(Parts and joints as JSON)
※ ※ ※
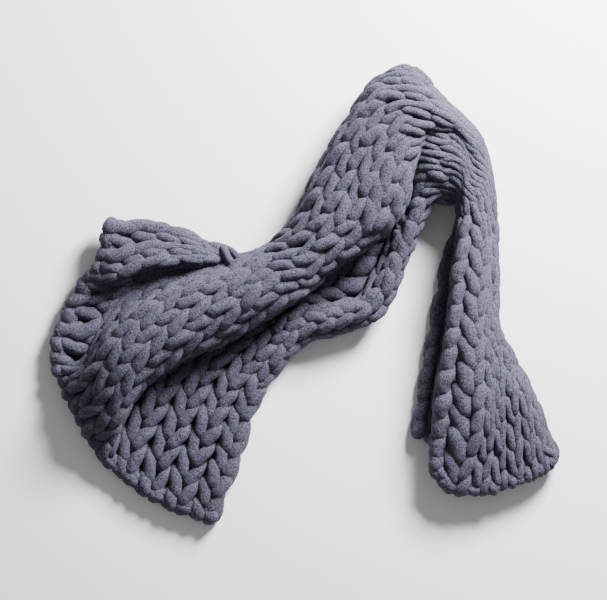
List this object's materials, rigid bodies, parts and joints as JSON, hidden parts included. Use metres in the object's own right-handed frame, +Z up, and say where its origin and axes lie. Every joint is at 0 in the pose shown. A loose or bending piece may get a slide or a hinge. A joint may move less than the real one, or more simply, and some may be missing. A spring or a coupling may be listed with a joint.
{
  "type": "chunky knit throw blanket",
  "caption": "Chunky knit throw in thick chenille yarn, lying loosely gathered and folded over on the floor, with one end opened into a fan.",
  "frame": {"origin": "middle of the throw's box, on the floor", "axes": "+Z up from the floor, +X from the fan-shaped cast-on end towards the narrow bound-off end, +Y towards the folded top of the arch"},
  "size_m": [0.7762, 0.691, 0.13],
  "materials": {
    "chenille_yarn": "matt, soft pile"
  },
  "bodies": {
    "root": {"blanket": "chenille_yarn"}
  },
  "joints": []
}
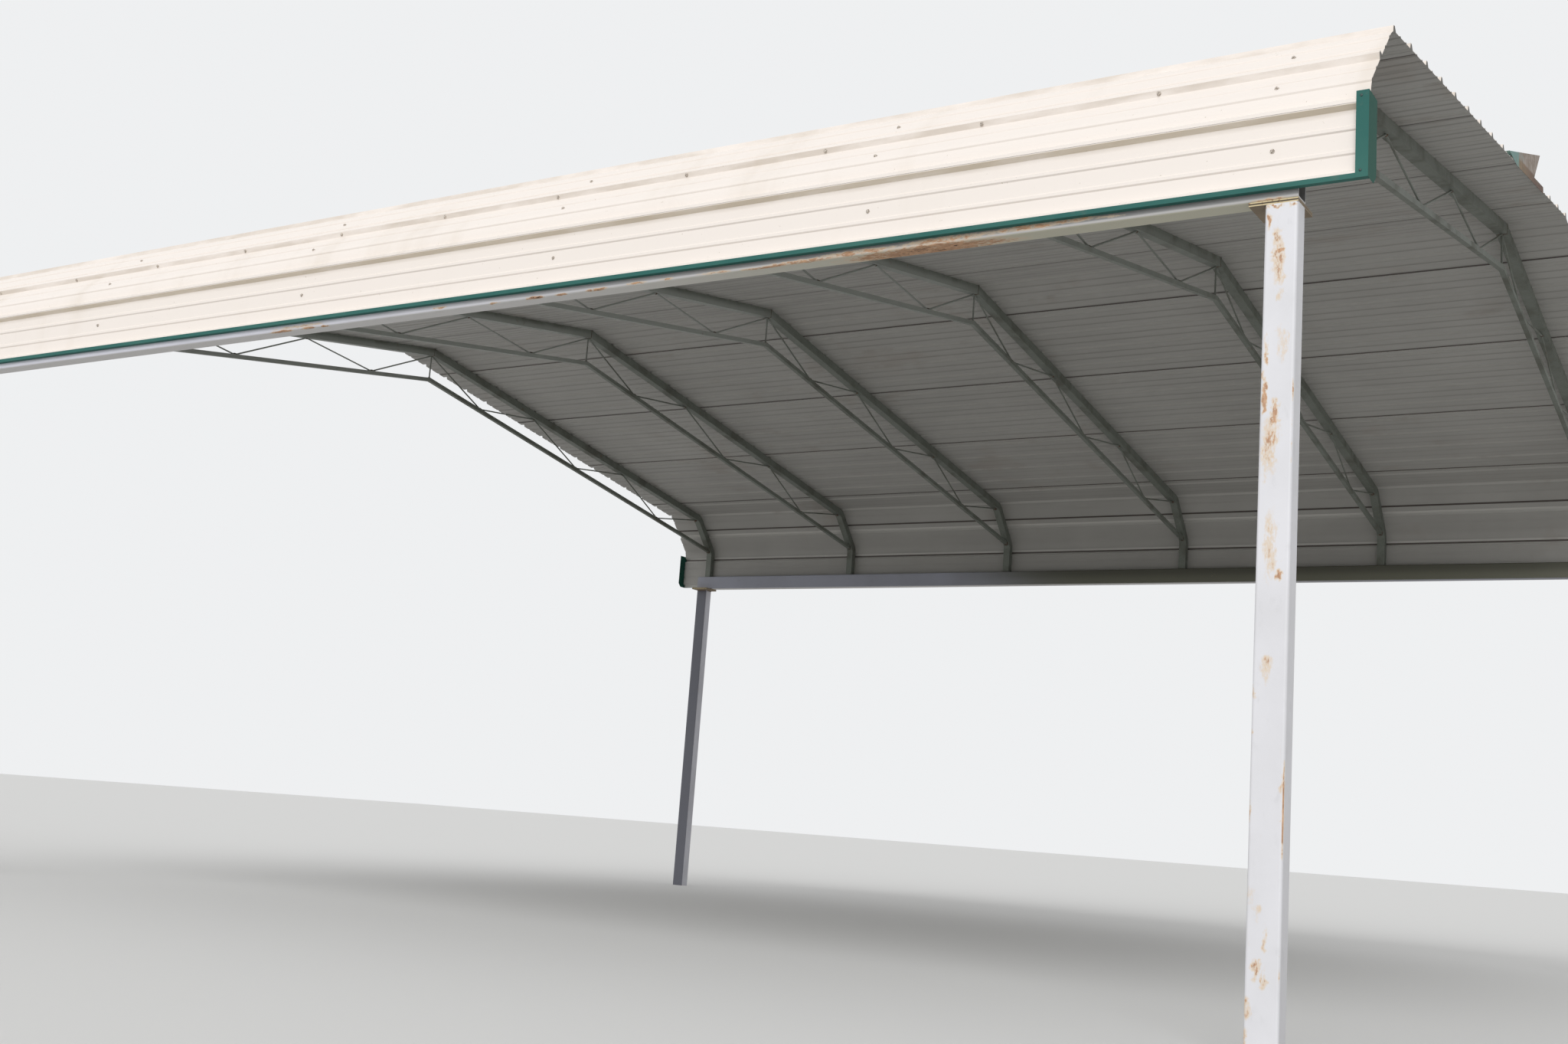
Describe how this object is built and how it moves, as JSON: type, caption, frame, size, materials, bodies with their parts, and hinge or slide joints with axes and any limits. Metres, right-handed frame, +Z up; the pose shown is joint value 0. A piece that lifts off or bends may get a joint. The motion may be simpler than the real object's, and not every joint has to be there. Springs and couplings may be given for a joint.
{
  "type": "open steel carport",
  "caption": "Open steel carport with a ribbed sheet roof on bent lattice trusses, long side beams and corner posts.",
  "frame": {"origin": "ground level under the middle of the roof", "axes": "+X along the ridge towards the open end, +Y across the bay, +Z up"},
  "size_m": [7.7826, 7.3614, 3.77],
  "materials": {
    "white_paint": "worn white paint with rust",
    "galvanised_steel": "dull galvanised with light rust",
    "cream_sheet": "off-white baked paint, weathered",
    "green_trim": "dark green baked paint"
  },
  "bodies": {
    "root": {"beam_far": "white_paint", "beam_near": "white_paint", "beam_plates": "white_paint", "bottom_trim_far": "green_trim", "bottom_trim_near": "green_trim", "end_trim_house_far": "green_trim", "end_trim_house_near": "green_trim", "end_trim_open_far": "green_trim", "end_trim_open_near": "green_trim", "post_cap_plates": "white_paint", "post_house_far": "white_paint", "post_house_near": "white_paint", "post_open_far": "white_paint", "post_open_near": "white_paint", "roof_sheet_far_1": "cream_sheet", "roof_sheet_far_2": "cream_sheet", "roof_sheet_far_3": "cream_sheet", "roof_sheet_far_eave": "cream_sheet", "roof_sheet_near_1": "cream_sheet", "roof_sheet_near_2": "cream_sheet", "roof_sheet_near_3": "cream_sheet", "roof_sheet_near_eave": "cream_sheet", "roof_sheet_ridge": "cream_sheet", "side_panel_far": "cream_sheet", "side_panel_near": "cream_sheet", "trim_remnant": "green_trim", "truss_1_chord": "galvanised_steel", "truss_1_tie": "galvanised_steel", "truss_1_web": "galvanised_steel", "truss_2_chord": "galvanised_steel", "truss_2_tie": "galvanised_steel", "truss_2_web": "galvanised_steel", "truss_3_chord": "galvanised_steel", "truss_3_tie": "galvanised_steel", "truss_3_web": "galvanised_steel", "truss_4_chord": "galvanised_steel", "truss_4_tie": "galvanised_steel", "truss_4_web": "galvanised_steel", "truss_5_chord": "galvanised_steel", "truss_5_tie": "galvanised_steel", "truss_5_web": "galvanised_steel", "truss_6_chord": "galvanised_steel", "truss_6_tie": "galvanised_steel", "truss_6_web": "galvanised_steel"}
  },
  "joints": []
}
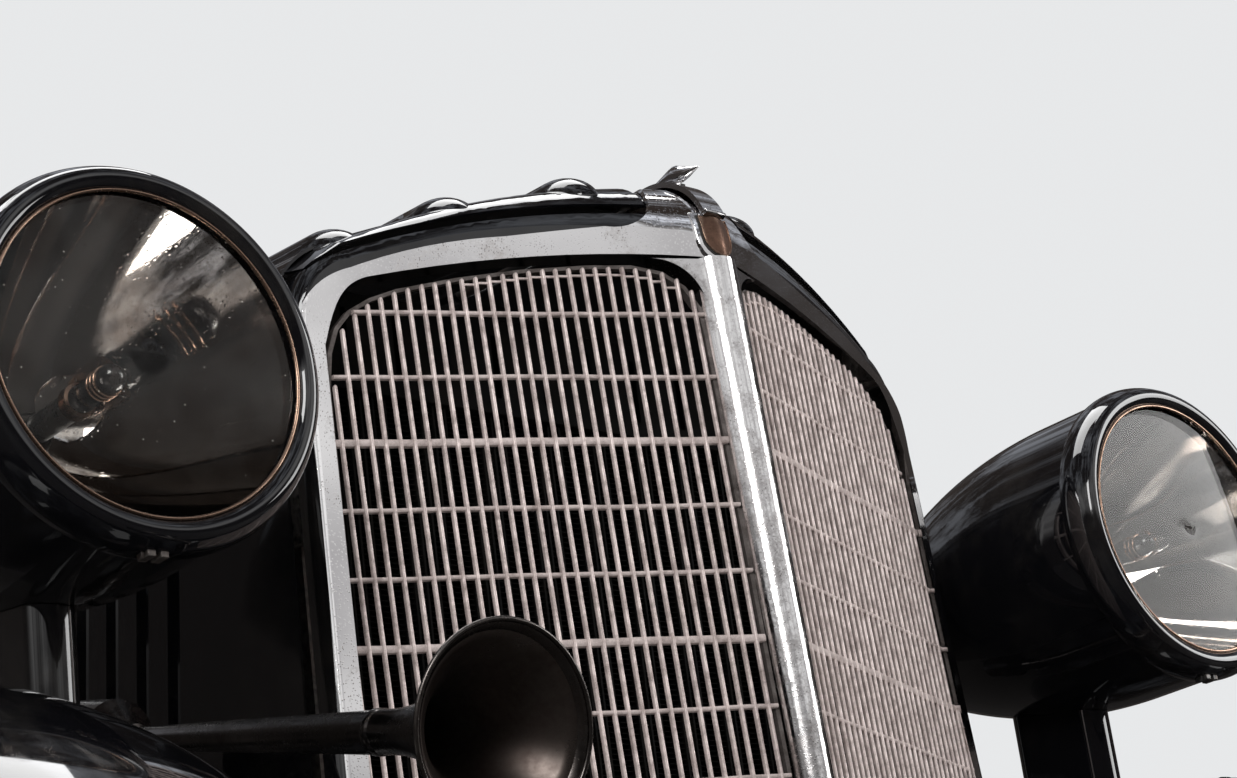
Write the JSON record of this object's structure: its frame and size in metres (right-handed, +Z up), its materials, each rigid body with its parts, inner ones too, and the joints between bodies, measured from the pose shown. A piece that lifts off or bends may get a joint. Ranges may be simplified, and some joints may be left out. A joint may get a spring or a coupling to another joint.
{
  "type": "vintage sedan front end",
  "caption": "Front end of a vintage sedan: V-shaped chrome grille in a painted shell, ribbed opening hood, bullet headlamps, trumpet horns and black fenders.",
  "frame": {"origin": "centre of the radiator cradle's underside, where it sits on the car's frame", "axes": "+X to the car's left, +Y to the rear, +Z up"},
  "size_m": [1.68, 1.3232, 0.9538],
  "materials": {
    "black_paint": "gloss",
    "chrome": "polished",
    "rib_chrome": "weathered",
    "grille_silver": "pitted",
    "dark_steel": "satin",
    "core_black": "matte",
    "lamp_glass": "clear",
    "mirror_bowl": "polished",
    "stem_black": "satin"
  },
  "bodies": {
    "front_end": {"catwalk_left": "black_paint", "catwalk_right": "black_paint", "centre_rib": "rib_chrome", "fender_left": "black_paint", "fender_right": "black_paint", "front_valance": "black_paint", "grille_left": "grille_silver", "grille_right": "grille_silver", "hinge_rod": "dark_steel", "horn_bracket_left": "black_paint", "horn_bracket_right": "black_paint", "horn_motor_left": "stem_black", "horn_motor_right": "stem_black", "horn_trumpet_left": "chrome", "horn_trumpet_right": "chrome", "lamp_bucket_left": "black_paint", "lamp_bucket_right": "black_paint", "lamp_bulb_left": "stem_black", "lamp_bulb_right": "stem_black", "lamp_lens_left": "lamp_glass", "lamp_lens_right": "lamp_glass", "lamp_pedestal_left": "black_paint", "lamp_pedestal_right": "black_paint", "lamp_reflector_left": "mirror_bowl", "lamp_reflector_right": "mirror_bowl", "lamp_rim_left": "chrome", "lamp_rim_right": "chrome", "nose_fin": "chrome", "nose_medallion": "chrome", "nose_moulding": "chrome", "radiator_core": "core_black", "radiator_cradle": "dark_steel", "radiator_surround": "chrome", "shell_band": "black_paint", "stay_rod_left": "dark_steel", "stay_rod_right": "dark_steel"},
    "hood_left": {"hood_top_left": "black_paint"},
    "hood_right": {"hood_top_right": "black_paint"},
    "side_left": {"hood_side_left": "black_paint", "hood_handle_left": "chrome"},
    "side_right": {"hood_side_right": "black_paint", "hood_handle_right": "chrome"}
  },
  "joints": [
    {"name": "hood_left_lift", "type": "hinge", "parent": "front_end", "child": "hood_left", "pos_m": [0, -0.118, 0.714], "axis": [0, -0.9965, -0.083], "range_deg": [0, 75]},
    {"name": "hood_right_lift", "type": "hinge", "parent": "front_end", "child": "hood_right", "pos_m": [0, -0.118, 0.714], "axis": [0, 0.9965, 0.083], "range_deg": [0, 75]},
    {"name": "side_left_fold", "type": "hinge", "parent": "hood_left", "child": "side_left", "pos_m": [0.287, -0.118, 0.582], "axis": [0.0791, 0.9949, 0.0627], "range_deg": [0, 63.75]},
    {"name": "side_right_fold", "type": "hinge", "parent": "hood_right", "child": "side_right", "pos_m": [-0.287, -0.118, 0.582], "axis": [0.0791, -0.9949, -0.0627], "range_deg": [0, 63.75]}
  ],
  "couplings": [
    {"joint": "side_left_fold", "follows": "hood_left_lift", "ratio": 0.85},
    {"joint": "side_right_fold", "follows": "hood_right_lift", "ratio": 0.85}
  ]
}
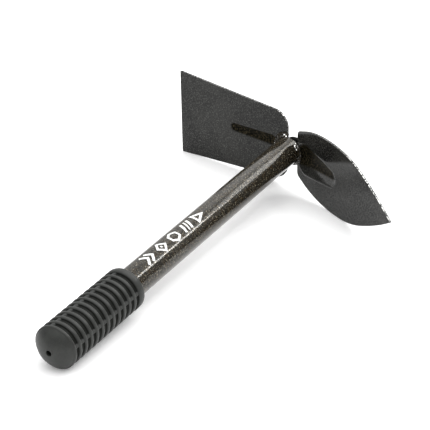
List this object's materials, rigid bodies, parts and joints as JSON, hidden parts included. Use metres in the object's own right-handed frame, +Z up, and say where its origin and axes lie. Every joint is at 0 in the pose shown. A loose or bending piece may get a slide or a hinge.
※ ※ ※
▶ **Aim of the exercise**: Print the material verbatim, all of it.

▶ **Full response**:
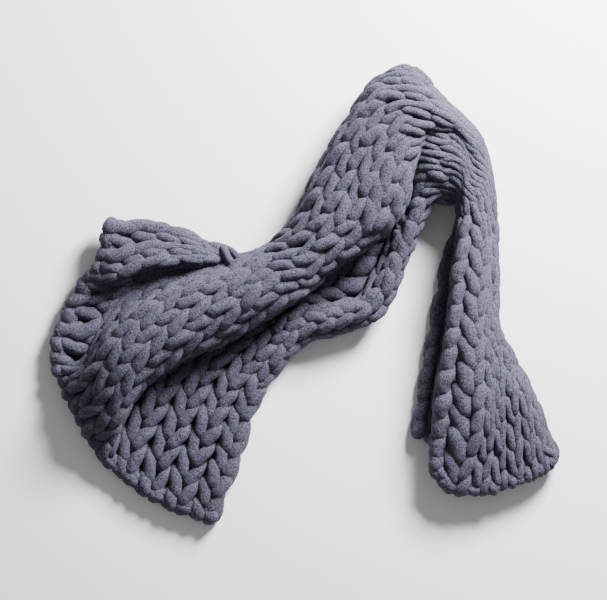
List this object's materials, rigid bodies, parts and joints as JSON, hidden parts included. Use metres in the object's own right-handed frame, +Z up, and say where its origin and axes lie. Every joint is at 0 in the pose shown. A loose or bending piece may get a slide or a hinge. A joint may move less than the real one, or more simply, and some may be missing. A spring or a coupling may be listed with a joint.
{
  "type": "chunky knit throw blanket",
  "caption": "Chunky knit throw in thick chenille yarn, lying loosely gathered and folded over on the floor, with one end opened into a fan.",
  "frame": {"origin": "middle of the throw's box, on the floor", "axes": "+Z up from the floor, +X from the fan-shaped cast-on end towards the narrow bound-off end, +Y towards the folded top of the arch"},
  "size_m": [0.7762, 0.691, 0.13],
  "materials": {
    "chenille_yarn": "matt, soft pile"
  },
  "bodies": {
    "root": {"blanket": "chenille_yarn"}
  },
  "joints": []
}
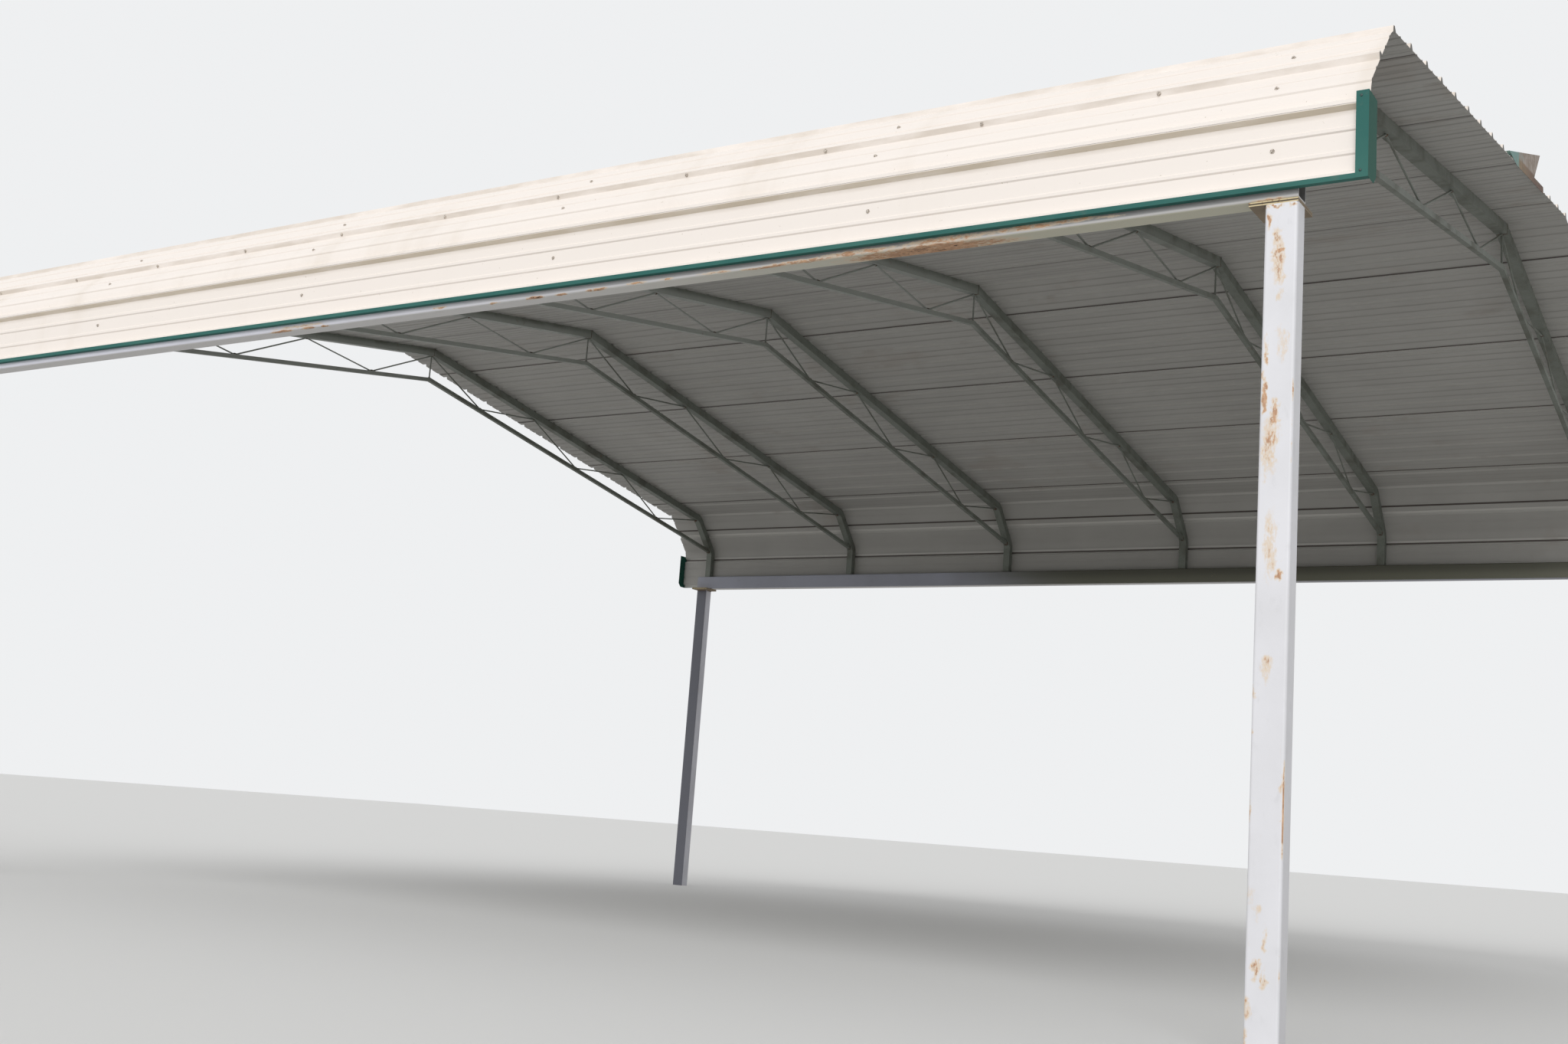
Describe how this object is built and how it moves, as JSON: type, caption, frame, size, materials, bodies with their parts, and hinge or slide joints with axes and any limits. Metres, right-handed frame, +Z up; the pose shown is joint value 0. A piece that lifts off or bends may get a joint. The motion may be simpler than the real object's, and not every joint has to be there. Springs and couplings may be given for a joint.
{
  "type": "open steel carport",
  "caption": "Open steel carport with a ribbed sheet roof on bent lattice trusses, long side beams and corner posts.",
  "frame": {"origin": "ground level under the middle of the roof", "axes": "+X along the ridge towards the open end, +Y across the bay, +Z up"},
  "size_m": [7.7826, 7.3614, 3.77],
  "materials": {
    "white_paint": "worn white paint with rust",
    "galvanised_steel": "dull galvanised with light rust",
    "cream_sheet": "off-white baked paint, weathered",
    "green_trim": "dark green baked paint"
  },
  "bodies": {
    "root": {"beam_far": "white_paint", "beam_near": "white_paint", "beam_plates": "white_paint", "bottom_trim_far": "green_trim", "bottom_trim_near": "green_trim", "end_trim_house_far": "green_trim", "end_trim_house_near": "green_trim", "end_trim_open_far": "green_trim", "end_trim_open_near": "green_trim", "post_cap_plates": "white_paint", "post_house_far": "white_paint", "post_house_near": "white_paint", "post_open_far": "white_paint", "post_open_near": "white_paint", "roof_sheet_far_1": "cream_sheet", "roof_sheet_far_2": "cream_sheet", "roof_sheet_far_3": "cream_sheet", "roof_sheet_far_eave": "cream_sheet", "roof_sheet_near_1": "cream_sheet", "roof_sheet_near_2": "cream_sheet", "roof_sheet_near_3": "cream_sheet", "roof_sheet_near_eave": "cream_sheet", "roof_sheet_ridge": "cream_sheet", "side_panel_far": "cream_sheet", "side_panel_near": "cream_sheet", "trim_remnant": "green_trim", "truss_1_chord": "galvanised_steel", "truss_1_tie": "galvanised_steel", "truss_1_web": "galvanised_steel", "truss_2_chord": "galvanised_steel", "truss_2_tie": "galvanised_steel", "truss_2_web": "galvanised_steel", "truss_3_chord": "galvanised_steel", "truss_3_tie": "galvanised_steel", "truss_3_web": "galvanised_steel", "truss_4_chord": "galvanised_steel", "truss_4_tie": "galvanised_steel", "truss_4_web": "galvanised_steel", "truss_5_chord": "galvanised_steel", "truss_5_tie": "galvanised_steel", "truss_5_web": "galvanised_steel", "truss_6_chord": "galvanised_steel", "truss_6_tie": "galvanised_steel", "truss_6_web": "galvanised_steel"}
  },
  "joints": []
}
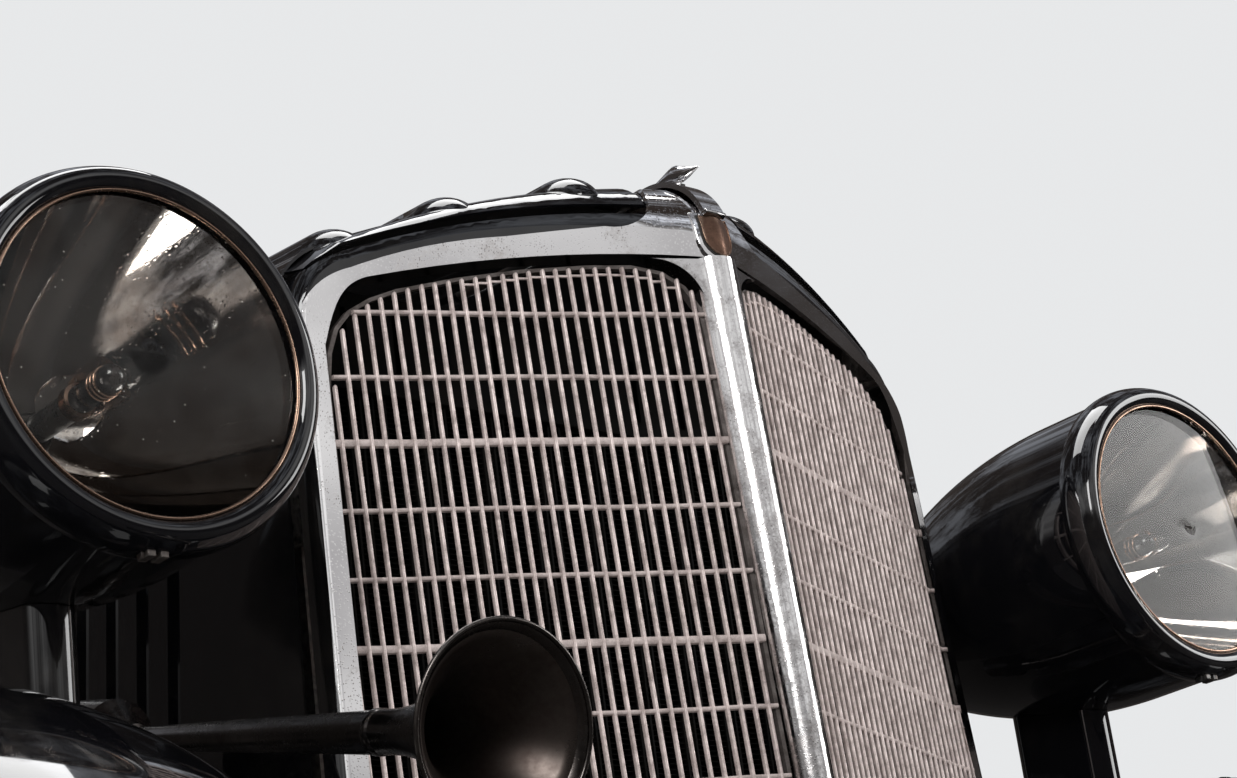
Write the JSON record of this object's structure: its frame and size in metres (right-handed, +Z up), its materials, each rigid body with its parts, inner ones too, and the joints between bodies, measured from the pose shown. A piece that lifts off or bends may get a joint. Ranges may be simplified, and some joints may be left out. A joint may get a spring or a coupling to another joint.
{
  "type": "vintage sedan front end",
  "caption": "Front end of a vintage sedan: V-shaped chrome grille in a painted shell, ribbed opening hood, bullet headlamps, trumpet horns and black fenders.",
  "frame": {"origin": "centre of the radiator cradle's underside, where it sits on the car's frame", "axes": "+X to the car's left, +Y to the rear, +Z up"},
  "size_m": [1.68, 1.3232, 0.9538],
  "materials": {
    "black_paint": "gloss",
    "chrome": "polished",
    "rib_chrome": "weathered",
    "grille_silver": "pitted",
    "dark_steel": "satin",
    "core_black": "matte",
    "lamp_glass": "clear",
    "mirror_bowl": "polished",
    "stem_black": "satin"
  },
  "bodies": {
    "front_end": {"catwalk_left": "black_paint", "catwalk_right": "black_paint", "centre_rib": "rib_chrome", "fender_left": "black_paint", "fender_right": "black_paint", "front_valance": "black_paint", "grille_left": "grille_silver", "grille_right": "grille_silver", "hinge_rod": "dark_steel", "horn_bracket_left": "black_paint", "horn_bracket_right": "black_paint", "horn_motor_left": "stem_black", "horn_motor_right": "stem_black", "horn_trumpet_left": "chrome", "horn_trumpet_right": "chrome", "lamp_bucket_left": "black_paint", "lamp_bucket_right": "black_paint", "lamp_bulb_left": "stem_black", "lamp_bulb_right": "stem_black", "lamp_lens_left": "lamp_glass", "lamp_lens_right": "lamp_glass", "lamp_pedestal_left": "black_paint", "lamp_pedestal_right": "black_paint", "lamp_reflector_left": "mirror_bowl", "lamp_reflector_right": "mirror_bowl", "lamp_rim_left": "chrome", "lamp_rim_right": "chrome", "nose_fin": "chrome", "nose_medallion": "chrome", "nose_moulding": "chrome", "radiator_core": "core_black", "radiator_cradle": "dark_steel", "radiator_surround": "chrome", "shell_band": "black_paint", "stay_rod_left": "dark_steel", "stay_rod_right": "dark_steel"},
    "hood_left": {"hood_top_left": "black_paint"},
    "hood_right": {"hood_top_right": "black_paint"},
    "side_left": {"hood_side_left": "black_paint", "hood_handle_left": "chrome"},
    "side_right": {"hood_side_right": "black_paint", "hood_handle_right": "chrome"}
  },
  "joints": [
    {"name": "hood_left_lift", "type": "hinge", "parent": "front_end", "child": "hood_left", "pos_m": [0, -0.118, 0.714], "axis": [0, -0.9965, -0.083], "range_deg": [0, 75]},
    {"name": "hood_right_lift", "type": "hinge", "parent": "front_end", "child": "hood_right", "pos_m": [0, -0.118, 0.714], "axis": [0, 0.9965, 0.083], "range_deg": [0, 75]},
    {"name": "side_left_fold", "type": "hinge", "parent": "hood_left", "child": "side_left", "pos_m": [0.287, -0.118, 0.582], "axis": [0.0791, 0.9949, 0.0627], "range_deg": [0, 63.75]},
    {"name": "side_right_fold", "type": "hinge", "parent": "hood_right", "child": "side_right", "pos_m": [-0.287, -0.118, 0.582], "axis": [0.0791, -0.9949, -0.0627], "range_deg": [0, 63.75]}
  ],
  "couplings": [
    {"joint": "side_left_fold", "follows": "hood_left_lift", "ratio": 0.85},
    {"joint": "side_right_fold", "follows": "hood_right_lift", "ratio": 0.85}
  ]
}
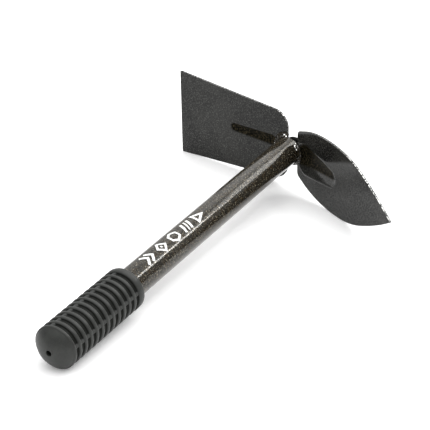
List this object's materials, rigid bodies, parts and joints as JSON, hidden parts included. Use metres in the object's own right-handed frame, +Z up, and say where its origin and axes lie. Every joint is at 0 in the pose shown. A loose or bending piece may get a slide or a hinge.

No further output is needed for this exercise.